#### Work instructions:
Repeat each line of the material exactly.
__________________________________________________
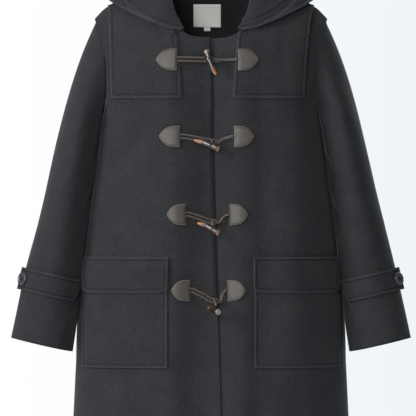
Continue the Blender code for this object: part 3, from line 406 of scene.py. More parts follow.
def shift_points(piece, move):
    """Moves each point of a piece by what a function says for its place."""
    for vertex in piece.data.vertices:
        vertex.co = vertex.co + move(vertex.co)
    piece.data.update()


def soften_edge(piece, distances, outward, line):
    """Rounds a turned edge off, puffs the strip inside it and sinks the stitch line."""
    normals = [v.normal.copy() for v in piece.data.vertices]
    for vertex, normal, distance in zip(piece.data.vertices, normals, distances):
        if outward(vertex.co, normal) > OUTWARD:
            rise = -ROUND_OFF * bell(distance, ROUND_BREADTH)
            rise += PUFF * bell(distance - line * PUFF_AT, line * PUFF_BREADTH)
            rise -= SINK * bell(distance - line, SINK_BREADTH)
            vertex.co = vertex.co + normal * rise
    piece.data.update()


# ---------------------------------------------------------------- stitch lines
def level_runs(piece, distances, level, facing):
    """Lines at one distance from the border, as runs of (point, normal)."""
    piece.data.calc_loop_triangles()
    vertices = piece.data.vertices
    crossings, links = {}, {}
    for triangle in piece.data.loop_triangles:
        normal = Vector(triangle.normal)
        corners = triangle.vertices
        centre = (vertices[corners[0]].co + vertices[corners[1]].co + vertices[corners[2]].co) / 3
        if not facing(centre, normal):
            continue
        cut = []
        for i in range(3):
            a, b = corners[i], corners[(i + 1) % 3]
            da, db = distances[a] - level, distances[b] - level
            if (da < 0) != (db < 0):
                key = (min(a, b), max(a, b))
                share = da / (da - db)
                crossings[key] = (vertices[a].co.lerp(vertices[b].co, share), normal)
                cut.append(key)
        if len(cut) == 2:
            links.setdefault(cut[0], []).append(cut[1])
            links.setdefault(cut[1], []).append(cut[0])
    runs, seen = [], set()
    for start in sorted(links, key=lambda key: (len(links[key]), key)):
        if start in seen:
            continue
        keys, here = [], start
        while here is not None:
            seen.add(here)
            keys.append(here)
            here = next((key for key in links[here] if key not in seen), None)
        if len(keys) > 3:
            if start in links[keys[-1]]:
                keys.append(start)
            runs.append([crossings[key] for key in keys])
    return runs


def stitch_boxes(runs, pitch, size):
    """Corners and faces of a small rounded stitch at each pitch along the runs."""
    length, breadth, height = size
    corners, faces = [], []
    for run in runs:
        travelled, next_at = 0.0, RUN_START
        for (a, normal), (b, _) in zip(run, run[1:]):
            step = (b - a).length
            while step > 0 and travelled + step >= next_at:
                middle = a.lerp(b, (next_at - travelled) / step)
                ahead = (b - a).normalized()
                side = normal.cross(ahead).normalized()
                base = len(corners)
                for row in STITCH_FORM:
                    for sign in (-1, 1):
                        corners.append(middle + ahead * (length * row.along)
                                       + side * (breadth * row.wide * sign) + normal * (height * row.high))
                faces += [[base + i for i in face] for face in STITCH_FACES]
                next_at += pitch
            travelled += step
    return corners, faces


def stitches(name, host, runs, material, size=STITCH_SIZE, pitch=None):
    """The separate stitches along a piece's runs, as one mesh."""
    corners, faces = stitch_boxes(runs, pitch or bpy.context.scene.coat_cloth.stitch_pitch, size)
    if not faces:
        raise RuntimeError(f"{name}: no stitch line was found on {host.name}")
    piece = mesh_piece(name, corners, faces, material)
    piece.data.shade_smooth()
    return piece


# ---------------------------------------------------------------- materials
# A pattern's scale is one over the real size, in metres, of what it repeats.
def add_node(tree, kind, links=None, **settings):
    """Adds a node, sets its values and joins the sockets that links names.

    A setting in_X is for the input socket X, by its name or its number. A Mix node of colours has
    its two colours at inputs 6 and 7, and gives the mixed one at output 2."""
    node = tree.nodes.new(kind)
    for key, value in settings.items():
        if key.startswith("in_"):
            socket = int(key[3:]) if key[3:].isdigit() else key[3:].replace("_", " ")
            node.inputs[socket].default_value = value
        else:
            setattr(node, key, value)
    for target, source in (links or {}).items():
        tree.links.new(source, node.inputs[target])
    return node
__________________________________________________
#### Answer in full:
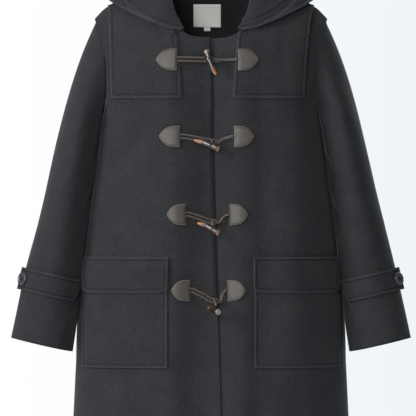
Continue the Blender code for this object: part 3, from line 406 of scene.py. More parts follow.
def shift_points(piece, move):
    """Moves each point of a piece by what a function says for its place."""
    for vertex in piece.data.vertices:
        vertex.co = vertex.co + move(vertex.co)
    piece.data.update()


def soften_edge(piece, distances, outward, line):
    """Rounds a turned edge off, puffs the strip inside it and sinks the stitch line."""
    normals = [v.normal.copy() for v in piece.data.vertices]
    for vertex, normal, distance in zip(piece.data.vertices, normals, distances):
        if outward(vertex.co, normal) > OUTWARD:
            rise = -ROUND_OFF * bell(distance, ROUND_BREADTH)
            rise += PUFF * bell(distance - line * PUFF_AT, line * PUFF_BREADTH)
            rise -= SINK * bell(distance - line, SINK_BREADTH)
            vertex.co = vertex.co + normal * rise
    piece.data.update()


# ---------------------------------------------------------------- stitch lines
def level_runs(piece, distances, level, facing):
    """Lines at one distance from the border, as runs of (point, normal)."""
    piece.data.calc_loop_triangles()
    vertices = piece.data.vertices
    crossings, links = {}, {}
    for triangle in piece.data.loop_triangles:
        normal = Vector(triangle.normal)
        corners = triangle.vertices
        centre = (vertices[corners[0]].co + vertices[corners[1]].co + vertices[corners[2]].co) / 3
        if not facing(centre, normal):
            continue
        cut = []
        for i in range(3):
            a, b = corners[i], corners[(i + 1) % 3]
            da, db = distances[a] - level, distances[b] - level
            if (da < 0) != (db < 0):
                key = (min(a, b), max(a, b))
                share = da / (da - db)
                crossings[key] = (vertices[a].co.lerp(vertices[b].co, share), normal)
                cut.append(key)
        if len(cut) == 2:
            links.setdefault(cut[0], []).append(cut[1])
            links.setdefault(cut[1], []).append(cut[0])
    runs, seen = [], set()
    for start in sorted(links, key=lambda key: (len(links[key]), key)):
        if start in seen:
            continue
        keys, here = [], start
        while here is not None:
            seen.add(here)
            keys.append(here)
            here = next((key for key in links[here] if key not in seen), None)
        if len(keys) > 3:
            if start in links[keys[-1]]:
                keys.append(start)
            runs.append([crossings[key] for key in keys])
    return runs


def stitch_boxes(runs, pitch, size):
    """Corners and faces of a small rounded stitch at each pitch along the runs."""
    length, breadth, height = size
    corners, faces = [], []
    for run in runs:
        travelled, next_at = 0.0, RUN_START
        for (a, normal), (b, _) in zip(run, run[1:]):
            step = (b - a).length
            while step > 0 and travelled + step >= next_at:
                middle = a.lerp(b, (next_at - travelled) / step)
                ahead = (b - a).normalized()
                side = normal.cross(ahead).normalized()
                base = len(corners)
                for row in STITCH_FORM:
                    for sign in (-1, 1):
                        corners.append(middle + ahead * (length * row.along)
                                       + side * (breadth * row.wide * sign) + normal * (height * row.high))
                faces += [[base + i for i in face] for face in STITCH_FACES]
                next_at += pitch
            travelled += step
    return corners, faces


def stitches(name, host, runs, material, size=STITCH_SIZE, pitch=None):
    """The separate stitches along a piece's runs, as one mesh."""
    corners, faces = stitch_boxes(runs, pitch or bpy.context.scene.coat_cloth.stitch_pitch, size)
    if not faces:
        raise RuntimeError(f"{name}: no stitch line was found on {host.name}")
    piece = mesh_piece(name, corners, faces, material)
    piece.data.shade_smooth()
    return piece


# ---------------------------------------------------------------- materials
# A pattern's scale is one over the real size, in metres, of what it repeats.
def add_node(tree, kind, links=None, **settings):
    """Adds a node, sets its values and joins the sockets that links names.

    A setting in_X is for the input socket X, by its name or its number. A Mix node of colours has
    its two colours at inputs 6 and 7, and gives the mixed one at output 2."""
    node = tree.nodes.new(kind)
    for key, value in settings.items():
        if key.startswith("in_"):
            socket = int(key[3:]) if key[3:].isdigit() else key[3:].replace("_", " ")
            node.inputs[socket].default_value = value
        else:
            setattr(node, key, value)
    for target, source in (links or {}).items():
        tree.links.new(source, node.inputs[target])
    return node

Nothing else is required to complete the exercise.